Southwick was beautiful. It produced a complicated past for him, but there was the innate beauty that could not be denied.

I always thought I would end up here for more of my time.

The land here is fruitful, the people are good, and truthfully this has felt more like home than any other place.

What would it be like to stay here? To look into a future?

I don’t even know what that would include.

If it would be anything like Tristan’s, the only happily married man I know.

Could I have the contentment in my marriage like he does? To look forward to children?

And then he could see them.

Julian could see it all, the way he could walk through the maze on the edge of his gardens where the summertime made the pond shine brighter.

He could see his wife up ahead laughing with a wriggling bundle in her arms. And the maze, short as it was, allowed him to see the top of two mousy heads running about and laughing as well.

“Come join us!” they called.

When he blinked, it went away. Julian remembered making a jest and changing the topic. It hadn’t been long before Tristan took his leave.

The image of a life that didn’t exist––that wasn’t meant to exist––had been immediately pushed as far away as Julian could manage. But it had resurfaced a time or two without his permission.

Now as he looked out to the dawn of a new day, he could still hear the laughter ringing through the air. These were voices that didn’t exist. Memories that would never be real.
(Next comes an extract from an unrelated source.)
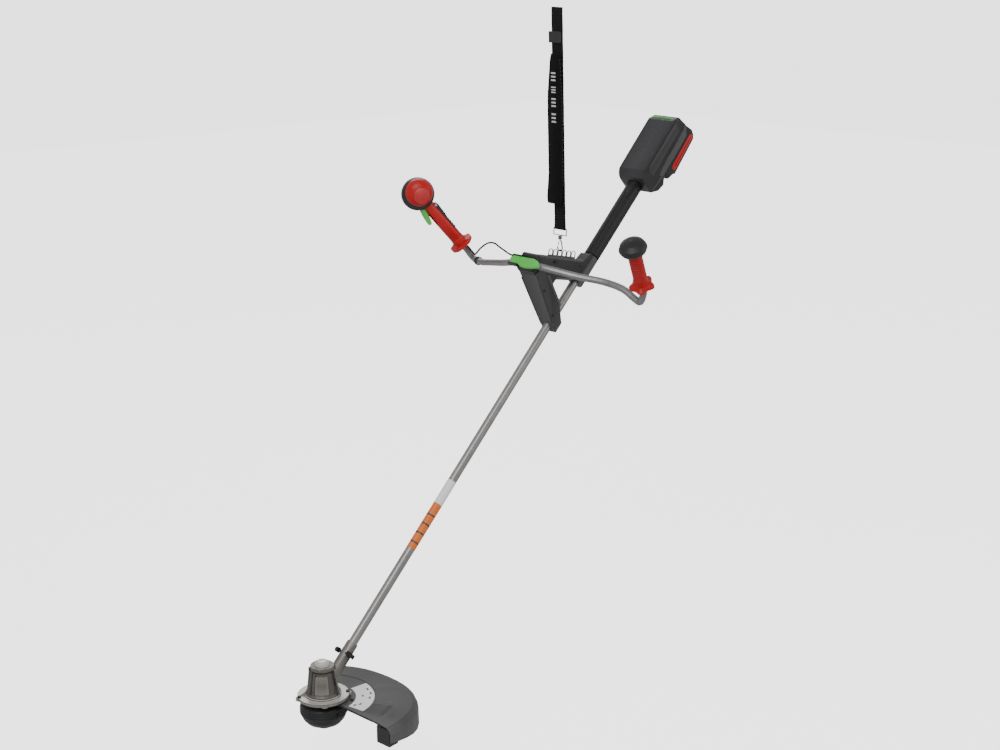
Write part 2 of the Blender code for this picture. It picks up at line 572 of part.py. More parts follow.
def guard():
    """A dished plate with a deep skirt, made as a shell, and the line cutter at its near end."""
    columns = 20
    first, last = 62.0, -88.0
    rows = [(0.0, 0.052, -0.0055), (0.0, 0.090, -0.0055), (1.0, -0.050, -0.0055), (1.0, -0.015, -0.0075),
            (1.0, -0.004, -0.0130), (1.0, 0.0, -0.0230), (1.0, 0.001, None)]
    bm = bmesh.new()
    grid = []
    for i in range(columns + 1):
        angle = first + (last - first) * i / columns
        edge = guard_radius(angle)
        line = []
        for share, extra, z in rows:
            r = share * edge + extra
            z = -0.0110 - guard_drop(angle) if z is None else z
            line.append(bm.verts.new((r * cos(radians(angle)), r * sin(radians(angle)), z)))
        grid.append(line)
    for a, b in zip(grid, grid[1:]):
        for j in range(len(rows) - 1):
            bm.faces.new((a[j], a[j + 1], b[j + 1], b[j]))
    mesh = from_bmesh(bm)
    piece = add("guard", mesh, GUARD_GREY, head)
    shell = piece.modifiers.new("thickness", "SOLIDIFY")
    shell.thickness = GUARD_T
    shell.offset = -1
    blade = add("line_cutter", box_mesh((0.0016, 0.026, 0.016)), STEEL, head)
    angle = radians(-84)
    r = guard_radius(-84) - 0.022
    blade.location = (r * cos(angle), r * sin(angle), -0.052)
    blade.rotation_euler = (0, 0, angle + pi / 2 + radians(90))


def guard_screws():
    for number, angle in enumerate((-15.0, -55.0), 1):
        spot = (0.075 * cos(radians(angle)), 0.075 * sin(radians(angle)), 0)
        turned(f"guard_screw_{number}", [(0.0, -0.0015), (0.0045, -0.0022), (0.0048, -0.0051), (0.0, -0.0051)],
               STEEL, head, spot, 12)


# ---------------------------------------------------------------- handlebar and grips
def bar_path(side):
    """One half of the handlebar's centreline, from the clamp to its end in the grip."""
    origin, axis = RIGHT_GRIP if side > 0 else LEFT_GRIP
    half = [(s, side * y, h) for s, y, h in BAR_START + (BAR_RIGHT if side > 0 else BAR_LEFT)]
    return half + [tuple(origin + axis * reach) for reach in (-0.026, -0.012, 0.0, 0.085)]


def handlebar():
    right = smooth_path(bar_path(1), 4)
    left = smooth_path(bar_path(-1), 4)
    wire("handlebar", list(reversed(left)) + right[1:], BAR_R, GREY_TUBE, tool, resolution=3)


def grip_frame(name, origin, axis):
    """A frame at a grip's flange: Z along the grip, X towards the operator."""
    across = (Vector((1, 0, 0)) - axis * axis.x).normalized()
    basis = Matrix((across, axis.cross(across), axis)).transposed()
    return empty(name, origin, basis.to_quaternion(), tool)


def left_grip():
    frame = grip_frame("left_grip_frame", *LEFT_GRIP)
    bore = BAR_R + GAP
    body = [(0.0185, 0.125), (0.0180, 0.020), (0.0200, 0.010), (0.0340, 0.004), (0.0340, -0.003),
            (0.0200, -0.006), (bore, -0.006), (bore, 0.125)]
    turned("left_grip", body, RED, frame, steps=28, closed=True)
    knob = [(0.0, 0.155), (0.0200, 0.152), (0.0325, 0.144), (0.0372, 0.133), (0.0340, 0.1255), (0.0, 0.1255)]
    turned("left_grip_knob", knob, BLACK, frame, steps=28)


def throttle_grip():
    """The right-hand grip: lower barrel, round head and cap, switch, trigger, lock-off and button."""
    frame = grip_frame("throttle_frame", *RIGHT_GRIP)
    bore = BAR_R + GAP
    body = [(0.0175, 0.160), (0.0182, 0.060), (0.0182, 0.020), (0.0205, 0.010), (0.0345, 0.004), (0.0345, -0.003),
            (0.0200, -0.006), (bore, -0.006), (bore, 0.160)]
    barrel = turned("throttle_barrel", body, RED, frame, steps=28, closed=True)
    boolean(barrel, box_mesh((0.0150, 0.0130, 0.062), offset=(0.0195, 0, 0.115)))
    boolean(barrel, box_mesh((0.0130, 0.0110, 0.065), offset=(-0.0170, 0, 0.1305)))
    shell = [(0.0, 0.030), (0.030, 0.030), (0.0440, 0.016), (HEAD_R, 0.002), (0.0450, -0.014), (0.036, -0.028),
             (0.020, -0.036), (0.0, -0.038)]
    turn = along(HEAD_OUT)
    head_shell = turned("throttle_head", shell, BLACK, frame, (0, 0, HEAD_AT), 32, rotation=turn)
    boolean(head_shell, rod_mesh(0.0260, (0, 0, 0.0), (0, 0, 0.05), 24))
    cup_cut = rod_mesh(0.0180, (0, 0, -0.08), (0, 0, 0.1604 - HEAD_AT), 28)
    boolean(head_shell, cup_cut, rotation=turn.inverted())
    trigger_slot = box_mesh((0.0210, 0.0112, 0.030), offset=(-0.0215, 0, 0.1585 - HEAD_AT))
    boolean(head_shell, trigger_slot, rotation=turn.inverted())
    cap = [(0.0, 0.041), (0.016, 0.040), (0.030, 0.0345), (0.0335, 0.0305), (0.0255, 0.0305),
           (0.0255, 0.024), (0.0, 0.024)]
    turned("throttle_cap", cap, RED, frame, (0, 0, HEAD_AT), 28, rotation=turn)
    add("throttle_switch", box_mesh((0.014, 0.014, 0.011)), BLACK, frame)
    switch = bpy.data.objects["throttle_switch"]
    switch.location = Vector((0, 0, HEAD_AT)) + HEAD_OUT * 0.0125
    trigger = plate("trigger", TRIGGER_OUTLINE, 0.0095, GREEN, frame, (0, 0, 0),
                    Matrix.Rotation(pi / 2, 4, "X").to_quaternion())
    bevel(trigger, 0.0015, 1)
    lock = plate("lock_off_lever", LOCK_OUTLINE, 0.0115, BLACK, frame, (LOCK_X, 0, LOCK_Z),
                 Matrix.Rotation(pi / 2, 4, "X").to_quaternion())
    bevel(lock, 0.0015, 1)
    button = rod_mesh(0.0042, BUTTON_AT + BUTTON_OUT * 0.0125, BUTTON_AT + BUTTON_OUT * 0.0205, 14)
    boolean(barrel, rod_mesh(0.0045, BUTTON_AT + BUTTON_OUT * 0.005, BUTTON_AT + BUTTON_OUT * 0.03, 14))
    add("power_button", button, STEEL, frame)


def throttle_cable():
    """The cable from the throttle grip to the clamp, and the tie that holds it to the bar."""
    wire("throttle_cable", smooth_path(CABLE_ROUTE, 4), CABLE_R, BLACK, tool, resolution=2)
    bar = smooth_path(bar_path(1), 4)
    near = min(range(1, len(bar) - 1), key=lambda i: abs(bar[i].y - TIE_Y))
    sleeve("cable_tie", BAR_R + 0.0032, BAR_R + 2 * GAP, -0.0028, 0.0028, BLACK, tool, bar[near], 20,
           rotation=along(bar[near + 1] - bar[near - 1]))


# ---------------------------------------------------------------- battery end
def housing():
    """Two shells that meet on the shaft's plane, the board and the terminal block."""
    inner = [(0.362, 0.020), (0.374, 0.036), (0.540, 0.0385), (0.560, 0.028), (0.567, -0.008), (0.553, -0.027),
             (0.420, -0.029), (0.396, -0.046), (0.381, -0.041), (0.362, -0.022)]
    shell = side_outline("housing_left", HOUSING_PROFILE, HOUSING_W, BLACK)
    mesh = shell.data
    for v in mesh.vertices:
        v.co.y = min(v.co.y, -GAP / 2)
    weights = mesh.attributes.new("bevel_weight_edge", "FLOAT", "EDGE")
    for edge, weight in zip(mesh.edges, weights.data):
        ends = [mesh.vertices[i].co.y for i in edge.vertices]
        weight.value = 1.0 if min(ends) < -GAP else 0.0
    bevel(shell, 0.007, 2).modifiers["round_edges"].limit_method = "WEIGHT"
    cavity = side_outline("cavity", inner, HOUSING_W - 0.013, BLACK).data
    bpy.data.objects.remove(bpy.data.objects["cavity"], do_unlink=True)
    boolean(shell, cavity)
    boolean(shell, rod_mesh(REAR_R + 2 * GAP, (0.30, 0, -REAR_DROP), (0.354, 0, -REAR_DROP), 32))
    boolean(shell, rod_mesh(TUBE_R + GAP, (0.30, 0, 0), (0.37, 0, 0), 28))
    boolean(shell, box_mesh((0.030, 0.040, 0.020), offset=(0.500, 0, -0.034)))
    bpy.context.view_layer.update()
    other = bpy.data.meshes.new_from_object(shell.evaluated_get(bpy.context.evaluated_depsgraph_get()))
    other.transform(Matrix.Scale(-1, 4, (0, 1, 0)))
    other.flip_normals()
    other.materials.clear()
    add("housing_right", other, BLACK, tool)
    add("controller_board", box_mesh((0.110, 0.070, 0.0018), offset=(0.470, 0, 0.020)), BOARD, tool)
    add("terminal_block", box_mesh((0.028, 0.038, 0.019), offset=(0.500, 0, -0.0230)), BLACK, tool)


def battery():
    """The slide-in pack: its case, the red cover, the block of cells and the sprung latch."""
    case = side_outline("battery_case", PACK_PROFILE, 0.078, BLACK)
    bevel(case, 0.006, 2)
    boolean(case, box_mesh((0.104, 0.062, 0.0600), offset=(0.508, 0, -0.0730)))
    boolean(case, box_mesh((0.036, 0.0270, 0.0140), offset=(0.592, 0, -0.0330)))
    cells = add("battery_cells", box_mesh((0.100, 0.058, 0.0236), offset=(0.508, 0, -0.0554)), CELL, tool)
    bevel(cells, 0.004, 1)
    cover = side_outline("battery_cover", COVER_PROFILE, 0.066, RED)
    bevel(cover, 0.002, 1)
    latch = add("battery_latch", box_mesh((0.013, 0.0260, 0.0126), offset=(0.5850, 0, -0.0330)), RED, tool)
    bevel(latch, 0.001, 1)


# ---------------------------------------------------------------- run
shoulder_strap()
snap_hook()
shaft()
bracket()
hanger()
bar_clamp()
neck()
wing_bolt()
motor()
flange_screws()
line_head()
guard()
guard_screws()
handlebar()
left_grip()
throttle_grip()
throttle_cable()
housing()
battery()
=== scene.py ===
"""The looks of the brush cutter: materials, strap, cable, grips and finished details.

Metres, +Z up, in the frame of the CAD model. Tool frame: X along the shaft towards the
battery, Z square to it on the handlebar side. Head frame: Z up the motor's axis.
"""

from math import cos, pi, radians, sin, sqrt

import bmesh
import bpy
from mathutils import Matrix, Vector


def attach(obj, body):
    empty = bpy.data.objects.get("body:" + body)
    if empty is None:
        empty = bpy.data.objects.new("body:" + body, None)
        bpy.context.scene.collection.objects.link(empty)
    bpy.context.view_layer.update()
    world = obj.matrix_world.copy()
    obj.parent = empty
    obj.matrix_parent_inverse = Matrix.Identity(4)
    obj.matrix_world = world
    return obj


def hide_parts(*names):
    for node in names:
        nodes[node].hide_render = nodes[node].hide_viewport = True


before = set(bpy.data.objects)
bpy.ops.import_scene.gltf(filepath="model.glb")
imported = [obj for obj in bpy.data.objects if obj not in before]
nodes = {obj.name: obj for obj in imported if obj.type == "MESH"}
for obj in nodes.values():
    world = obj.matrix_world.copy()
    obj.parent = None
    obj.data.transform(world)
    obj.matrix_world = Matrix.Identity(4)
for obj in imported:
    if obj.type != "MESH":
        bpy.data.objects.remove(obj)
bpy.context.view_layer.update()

# ---------------------------------------------------------------- frames
HOOK = Vector((0.0195, 0.0, -0.6485))
HANG = Vector((0.03285, 0.0, 0.11184))
SHAFT_TILT, SHAFT_ROLL = radians(45.6), radians(1.2)
HEAD_LEAN = radians(1.5)
RING_Z = -0.598
TUBE_R, BAR_R = 0.012, 0.0095
VIEW_TURN, VIEW_DOWN = radians(44), radians(14.68)  # the way the camera faces, from +Y and below level

tool_turn = Matrix.Rotation(-SHAFT_TILT, 4, "Y") @ Matrix.Rotation(SHAFT_ROLL, 4, "X")
TOOL = Matrix.Translation(HOOK - tool_turn @ HANG) @ tool_turn
HEAD = TOOL @ Matrix.Translation((-1.305, 0, -0.0100)) @ Matrix.Rotation(SHAFT_TILT - HEAD_LEAN, 4, "Y")


def grip_frame(origin, axis):
    """Z along the grip, X towards the operator."""
    axis = Vector(axis).normalized()
    across = (Vector((1, 0, 0)) - axis * axis.x).normalized()
    basis = Matrix((across, axis.cross(across), axis)).transposed().to_4x4()
    return TOOL @ Matrix.Translation(origin) @ basis


LEFT = grip_frame((-0.0296, -0.3403, 0.1254), (0.2247, -0.1933, 0.9548))
RIGHT = grip_frame((-0.0158, 0.3415, 0.1251), (0.1110, 0.2630, 0.9580))
X_TURN = Matrix.Rotation(pi / 2, 4, "Y")


# ---------------------------------------------------------------- materials
def node(tree, kind, **values):
    """A shader node with its properties or inputs set by name."""
    made = tree.nodes.new(kind)
    for key, value in values.items():
        if hasattr(made, key):
            setattr(made, key, value)
        else:
            made.inputs[key.replace("_", " ")].default_value = value
    return made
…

So why did his heart know them?

Needing an escape, Julian dressed himself and took off toward the stables. His horse eagerly welcomed him. Soon they were flying across the land and exploring the trails at a risky pace, but neither of them cared to stop.

It was still a while before he slowed down. Both of them were damp with sweat and breathing hard when he slid off the horse, pausing at the river that ran alongside the village. He had crossed the land further than expected, even leaving his own property to wind up on the other side of town.

“Good morning,” he called a short while later when he passed one of his tenants on the outskirts of the farm. “How are you this fine morning?”